Ground-state cooling of multiple near-degenerate mechanical modes

TL;DR

This paper introduces a feasible method to cool multiple near-degenerate mechanical modes to their ground state using multiple optical modes, overcoming dark mode limitations and enabling scalable quantum state manipulation.

Contribution

It presents a novel approach employing multiple optical modes to achieve simultaneous ground-state cooling of multiple mechanical modes, overcoming dark mode interference.

Findings

Successful ground-state cooling of multiple modes demonstrated

The scheme is scalable and adaptable to realistic systems

Optical mode distinguishability is critical for efficiency

Abstract

We propose a general and experimentally feasible approach to realize simultaneous ground-state cooling of arbitrary number of near-degenerate, or even fully degenerate mechanical modes, overcoming the limit imposed by the formation of mechanical dark modes.

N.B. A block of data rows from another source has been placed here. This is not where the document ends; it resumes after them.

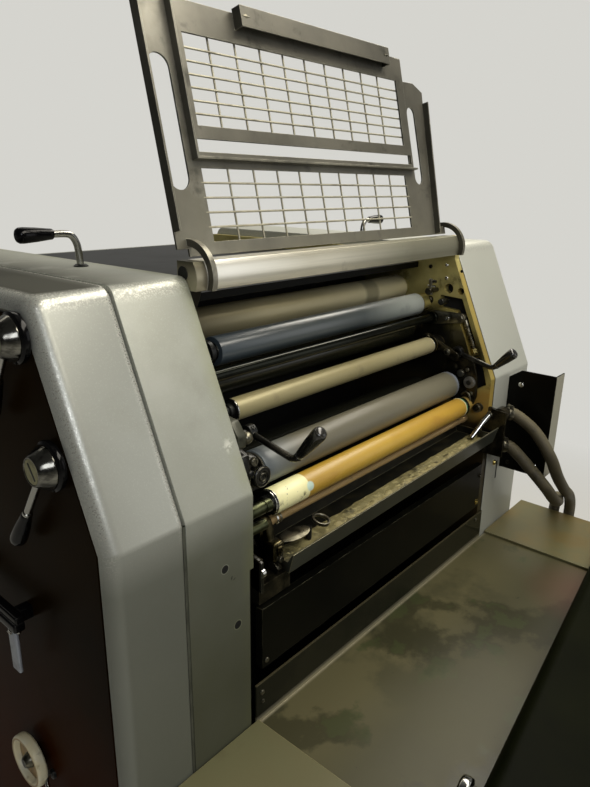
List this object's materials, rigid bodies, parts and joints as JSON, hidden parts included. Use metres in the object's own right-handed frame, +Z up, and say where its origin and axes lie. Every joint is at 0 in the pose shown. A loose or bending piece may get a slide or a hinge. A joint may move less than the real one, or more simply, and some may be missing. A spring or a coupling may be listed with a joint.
{
  "type": "offset printing press",
  "caption": "Grey sheet-fed offset press with an open roller bay, a raised wire guard, a steel feed table with a hood, side dials and levers, and a water pan fed by hoses.",
  "frame": {"origin": "on the floor, below the middle of the roller opening and of the tower's depth", "axes": "+X across the machine from the operator's side to the drive side, +Y from the open front to the back, +Z up"},
  "size_m": [1.234, 1.4879, 1.7891],
  "materials": {
    "machine_base": "dark painted casting",
    "operator_inner_cover": "silver-grey hammered enamel, satin",
    "operator_outer_cover": "silver-grey hammered enamel, satin",
    "operator_side_panel": "black enamel, semi-gloss",
    "drive_cover": "silver-grey hammered enamel, satin",
    "top_cover": "grey enamel, satin",
    "rear_cover": "silver-grey hammered enamel, satin",
    "inner_bulkhead": "oily dark paint",
    "operator_frame": "oily machined casting",
    "drive_frame": "olive primed casting with oil stains",
    "front_panel": "black enamel with ink smears",
    "front_housing": "grey enamel, satin",
    "table_plate": "stained rolled steel",
    "operator_table_rail": "stained rolled steel",
    "drive_table_rail": "stained rolled steel",
    "front_hood": "green-black enamel, satin",
    "hood_knob": "worn chrome",
    "cross_bar": "bare worn steel",
    "guard_frame": "dark oiled steel, worn bare at the edges",
    "guard_mesh": "dull galvanised wire",
    "upper_guard_frame": "dark oiled steel, worn bare at the edges",
    "upper_guard_mesh": "dull galvanised wire",
    "ink_drum": "ink-stained steel",
    "upper_rubber_roller": "blue-black rubber",
    "dark_roller": "inked rubber",
    "linkage_shaft": "blackened steel",
    "steel_roller": "dull ground steel",
    "form_roller": "slate-blue rubber",
    "plate_cylinder": "inked dark plate, glossy",
    "damping_roller": "damp amber sleeve with a cream end",
    "pan_rod": "copper-tinted steel",
    "water_pan": "grimy dark sheet steel",
    "pan_brackets": "oily casting",
    "operator_crank": "bare rod with a black plastic grip",
    "drive_crank": "bare rod with a black plastic grip",
    "spring_rod": "oily spring steel",
    "upper_dial": "polished chrome with a black plastic grip",
    "lower_dial": "polished chrome with a black plastic grip",
    "ring_handwheel": "cream moulded plastic",
    "side_bar": "black gloss",
    "top_lever": "polished chrome with a black plastic grip",
    "rear_lever": "polished chrome with a black plastic grip",
    "side_guard_plate": "matt black sheet steel",
    "upper_hose": "grey-brown rubber hose",
    "lower_hose": "grey-brown rubber hose"
  },
  "bodies": {
    "machine": {"machine_base": "machine_base", "operator_inner_cover": "operator_inner_cover", "operator_outer_cover": "operator_outer_cover", "operator_side_panel": "operator_side_panel", "drive_cover": "drive_cover", "top_cover": "top_cover", "rear_cover": "rear_cover", "inner_bulkhead": "inner_bulkhead", "operator_frame": "operator_frame", "drive_frame": "drive_frame", "front_panel": "front_panel", "front_housing": "front_housing", "table_plate": "table_plate", "operator_table_rail": "operator_table_rail", "drive_table_rail": "drive_table_rail", "linkage_shaft": "linkage_shaft", "water_pan": "water_pan", "pan_brackets": "pan_brackets", "spring_rod": "spring_rod", "side_bar": "side_bar", "side_guard_plate": "side_guard_plate", "upper_hose": "upper_hose", "lower_hose": "lower_hose"},
    "guard": {"cross_bar": "cross_bar", "guard_frame": "guard_frame", "guard_mesh": "guard_mesh", "upper_guard_frame": "upper_guard_frame", "upper_guard_mesh": "upper_guard_mesh"},
    "hood": {"front_hood": "front_hood", "hood_knob": "hood_knob"},
    "ink_drum": {"ink_drum": "ink_drum"},
    "upper_rubber_roller": {"upper_rubber_roller": "upper_rubber_roller"},
    "dark_roller": {"dark_roller": "dark_roller"},
    "steel_roller": {"steel_roller": "steel_roller"},
    "form_roller": {"form_roller": "form_roller"},
    "plate_cylinder": {"plate_cylinder": "plate_cylinder"},
    "damping_roller": {"damping_roller": "damping_roller"},
    "pan_rod": {"pan_rod": "pan_rod"},
    "operator_crank": {"operator_crank": "operator_crank"},
    "drive_crank": {"drive_crank": "drive_crank"},
    "upper_dial": {"upper_dial": "upper_dial"},
    "lower_dial": {"lower_dial": "lower_dial"},
    "ring_handwheel": {"ring_handwheel": "ring_handwheel"},
    "top_lever": {"top_lever": "top_lever"},
    "rear_lever": {"rear_lever": "rear_lever"}
  },
  "joints": [
    {"name": "guard_swing", "type": "hinge", "parent": "machine", "child": "guard", "pos_m": [0, -0.356, 1.442], "axis": [1, 0, 0], "range_deg": [0, 130]},
    {"name": "hood_swing", "type": "hinge", "parent": "machine", "child": "hood", "pos_m": [0.548, -0.85, 0.828], "axis": [0, 0, 1], "range_deg": [-6.2, 70]},
    {"name": "ink_drum_turn", "type": "hinge", "parent": "machine", "child": "ink_drum", "pos_m": [0, -0.25, 1.343], "axis": [1, 0, 0], "continuous": true},
    {"name": "upper_rubber_roller_turn", "type": "hinge", "parent": "machine", "child": "upper_rubber_roller", "pos_m": [0, -0.308, 1.315], "axis": [1, 0, 0], "continuous": true},
    {"name": "dark_roller_turn", "type": "hinge", "parent": "machine", "child": "dark_roller", "pos_m": [0, -0.29, 1.262], "axis": [1, 0, 0], "continuous": true},
    {"name": "steel_roller_turn", "type": "hinge", "parent": "machine", "child": "steel_roller", "pos_m": [0, -0.347, 1.232], "axis": [1, 0, 0], "continuous": true},
    {"name": "form_roller_turn", "type": "hinge", "parent": "machine", "child": "form_roller", "pos_m": [0, -0.3955, 1.153], "axis": [1, 0, 0], "continuous": true},
    {"name": "plate_cylinder_turn", "type": "hinge", "parent": "machine", "child": "plate_cylinder", "pos_m": [0, -0.3273, 1.1151], "axis": [1, 0, 0], "continuous": true},
    {"name": "damping_roller_turn", "type": "hinge", "parent": "machine", "child": "damping_roller", "pos_m": [0, -0.4295, 1.1112], "axis": [1, 0, 0], "continuous": true},
    {"name": "pan_rod_turn", "type": "hinge", "parent": "machine", "child": "pan_rod", "pos_m": [0, -0.4275, 1.0786], "axis": [1, 0, 0], "continuous": true},
    {"name": "operator_crank_swing", "type": "hinge", "parent": "machine", "child": "operator_crank", "pos_m": [-0.262, -0.375, 1.202], "axis": [1, 0, 0], "range_deg": [-60, 5]},
    {"name": "drive_crank_swing", "type": "hinge", "parent": "machine", "child": "drive_crank", "pos_m": [0.328, -0.404, 1.223], "axis": [1, 0, 0], "range_deg": [-60, 5]},
    {"name": "upper_dial_turn", "type": "hinge", "parent": "machine", "child": "upper_dial", "pos_m": [-0.585, -0.342, 1.392], "axis": [1, 0, 0], "range_deg": [-20, 60]},
    {"name": "lower_dial_turn", "type": "hinge", "parent": "machine", "child": "lower_dial", "pos_m": [-0.585, -0.39, 1.257], "axis": [1, 0, 0], "range_deg": [-40, 40]},
    {"name": "handwheel_turn", "type": "hinge", "parent": "machine", "child": "ring_handwheel", "pos_m": [-0.585, -0.249, 0.753], "axis": [1, 0, 0], "continuous": true},
    {"name": "top_lever_swing", "type": "hinge", "parent": "machine", "child": "top_lever", "pos_m": [-0.398, -0.18, 1.46], "axis": [0, 0, 1], "range_deg": [-40, 40]},
    {"name": "rear_lever_swing", "type": "hinge", "parent": "machine", "child": "rear_lever", "pos_m": [0.372, -0.113, 1.46], "axis": [0, 0, 1], "range_deg": [-40, 40]}
  ]
}
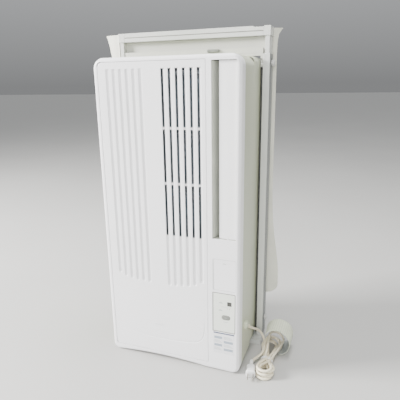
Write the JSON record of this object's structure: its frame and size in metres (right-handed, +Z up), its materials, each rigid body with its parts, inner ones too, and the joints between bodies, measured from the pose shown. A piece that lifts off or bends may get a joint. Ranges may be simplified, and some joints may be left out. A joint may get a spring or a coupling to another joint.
{
  "type": "window air conditioner",
  "caption": "Slim upright window air conditioner with a fluted hinged intake panel, tall side outlet, control panel, telescopic mounting frame and mains lead.",
  "frame": {"origin": "middle of the underside of the mounting frame's sill, where it stands on the window sill or the floor", "axes": "+X to the right as seen from the room, +Y towards the outdoors, +Z up"},
  "size_m": [0.5246, 0.2527, 0.818],
  "materials": {
    "shell": "satin",
    "case": "gloss",
    "panel": "satin",
    "vane": "satin",
    "display": "gloss",
    "button": "satin",
    "duct": "matt",
    "filter": "matt",
    "rotor": "matt",
    "fins": "bright",
    "copper": "drawn copper",
    "steel": "galvanised",
    "black_steel": "black paint",
    "capacitor": "satin",
    "foam": "matt",
    "circuit": "satin",
    "frame": "white paint",
    "board": "matt",
    "knob": "satin",
    "seal": "soft vinyl",
    "cord": "satin vinyl",
    "wrap": "satin vinyl",
    "pins": "nickelled"
  },
  "bodies": {
    "unit": {"front_bezel": "shell", "indoor_case": "case", "rear_casing": "case", "rear_cover": "case", "control_panel": "panel", "display_window": "display", "outlet_duct": "duct", "scroll_casing": "duct", "evaporator_fins": "fins", "condenser_fins": "fins", "evaporator_coil": "copper", "condenser_coil": "copper", "suction_pipe": "copper", "discharge_pipe": "copper", "base_pan": "steel", "cross_flow_motor": "steel", "electrical_box": "steel", "outdoor_fan_motor": "steel", "fan_shroud": "steel", "compressor": "black_steel", "compressor_base": "black_steel", "accumulator": "black_steel", "run_capacitor": "capacitor", "partition": "foam", "drain_pan": "foam", "control_board": "circuit", "frame_sill": "frame", "frame_left_rail": "frame", "frame_right_rail": "frame", "frame_crossbar": "frame", "left_seal_fin": "seal", "right_seal_fin": "seal", "power_cord": "cord", "cord_tail": "cord", "cord_hank": "cord", "cord_tie": "cord", "cord_relief": "cord", "plug_body": "cord", "cord_wrap": "wrap", "plug_pins": "pins"},
    "intake_door": {"intake_door": "shell"},
    "air_filter": {"air_filter": "filter"},
    "air_vane": {"air_vane": "vane"},
    "deflector_1": {"deflector_1": "duct"},
    "deflector_2": {"deflector_2": "duct"},
    "deflector_3": {"deflector_3": "duct"},
    "deflector_4": {"deflector_4": "duct"},
    "deflector_link": {"deflector_link": "duct"},
    "cross_flow_rotor": {"cross_flow_rotor": "rotor"},
    "outdoor_fan": {"outdoor_fan": "rotor"},
    "power_button": {"power_button": "button"},
    "extension": {"extension_top_rail": "frame", "extension_left_rail": "frame", "extension_right_rail": "frame", "filler_board": "board"},
    "sash_latch": {"sash_latch": "button"},
    "clamp_screw_left": {"clamp_screw_left": "knob"},
    "clamp_screw_right": {"clamp_screw_right": "knob"},
    "lock_screw_left": {"lock_screw_left": "knob"},
    "lock_screw_right": {"lock_screw_right": "knob"}
  },
  "joints": [
    {"name": "door_hinge", "type": "hinge", "parent": "unit", "child": "intake_door", "pos_m": [-0.1605, -0.17, 0.38], "axis": [0, 0, 1], "range_deg": [-100, 0]},
    {"name": "filter_slide", "type": "slide", "parent": "unit", "child": "air_filter", "axis": [-1, 0, 0], "range_m": [0, 0.25]},
    {"name": "vane_swing", "type": "hinge", "parent": "unit", "child": "air_vane", "pos_m": [0.1445, -0.165, 0.543], "axis": [0, 0, 1], "range_deg": [-30, 35]},
    {"name": "deflector_1_tilt", "type": "hinge", "parent": "unit", "child": "deflector_1", "pos_m": [0.137, -0.1395, 0.4], "axis": [1, 0, 0], "range_deg": [-25, 25]},
    {"name": "deflector_2_tilt", "type": "hinge", "parent": "unit", "child": "deflector_2", "pos_m": [0.137, -0.1395, 0.49], "axis": [1, 0, 0], "range_deg": [-25, 25]},
    {"name": "deflector_3_tilt", "type": "hinge", "parent": "unit", "child": "deflector_3", "pos_m": [0.137, -0.1395, 0.58], "axis": [1, 0, 0], "range_deg": [-25, 25]},
    {"name": "deflector_4_tilt", "type": "hinge", "parent": "unit", "child": "deflector_4", "pos_m": [0.137, -0.1395, 0.67], "axis": [1, 0, 0], "range_deg": [-25, 25]},
    {"name": "deflector_link_slide", "type": "slide", "parent": "unit", "child": "deflector_link", "axis": [0, 0, 1], "range_m": [-0.0045, 0.0045]},
    {"name": "cross_flow_spin", "type": "hinge", "parent": "unit", "child": "cross_flow_rotor", "pos_m": [0.13, -0.0945, 0.54], "axis": [0, 0, 1], "continuous": true},
    {"name": "outdoor_fan_spin", "type": "hinge", "parent": "unit", "child": "outdoor_fan", "pos_m": [0, -0.0025, 0.52], "axis": [0, 1, 0], "continuous": true},
    {"name": "power_button_press", "type": "slide", "parent": "unit", "child": "power_button", "axis": [0, 1, 0], "range_m": [0, 0.0012], "stiffness_N_per_m": 600, "springref_m": -0.0006},
    {"name": "extension_slide", "type": "slide", "parent": "unit", "child": "extension", "axis": [0, 0, 1], "range_m": [0, 0.42]},
    {"name": "sash_latch_turn", "type": "hinge", "parent": "unit", "child": "sash_latch", "pos_m": [0.048, -0.0095, 0.767], "axis": [0, 1, 0], "range_deg": [-90, 0]},
    {"name": "clamp_screw_left_turn", "type": "hinge", "parent": "unit", "child": "clamp_screw_left", "pos_m": [-0.198, 0.0125, 0.062], "axis": [1, 0, 0], "continuous": true},
    {"name": "lock_screw_left_turn", "type": "hinge", "parent": "unit", "child": "lock_screw_left", "pos_m": [-0.198, 0.0125, 0.736], "axis": [1, 0, 0], "continuous": true},
    {"name": "clamp_screw_right_turn", "type": "hinge", "parent": "unit", "child": "clamp_screw_right", "pos_m": [0.198, 0.0125, 0.062], "axis": [1, 0, 0], "continuous": true},
    {"name": "lock_screw_right_turn", "type": "hinge", "parent": "unit", "child": "lock_screw_right", "pos_m": [0.198, 0.0125, 0.736], "axis": [1, 0, 0], "continuous": true}
  ],
  "couplings": [
    {"joint": "deflector_2_tilt", "follows": "deflector_1_tilt", "ratio": 1},
    {"joint": "deflector_3_tilt", "follows": "deflector_1_tilt", "ratio": 1},
    {"joint": "deflector_4_tilt", "follows": "deflector_1_tilt", "ratio": 1}
  ]
}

Multiple optical modes are employed to provide different dissipation channels that prevent complete destructive interference of the cooling pathway, and thus eliminating the dark modes. The cooling rate and limit are explicitly specified, in which the distinguishability of the optical modes to the mechanical modes is found to be critical for an efficient cooling process. In a realistic multi-mode optomechanical system, ground-state cooling of all mechanical modes is demonstrated by sequentially introducing optical drives, proving the feasibility and scalability of the proposed scheme. The work may provide new insights in preparing and manipulating multiple quantum states in macroscopic systems.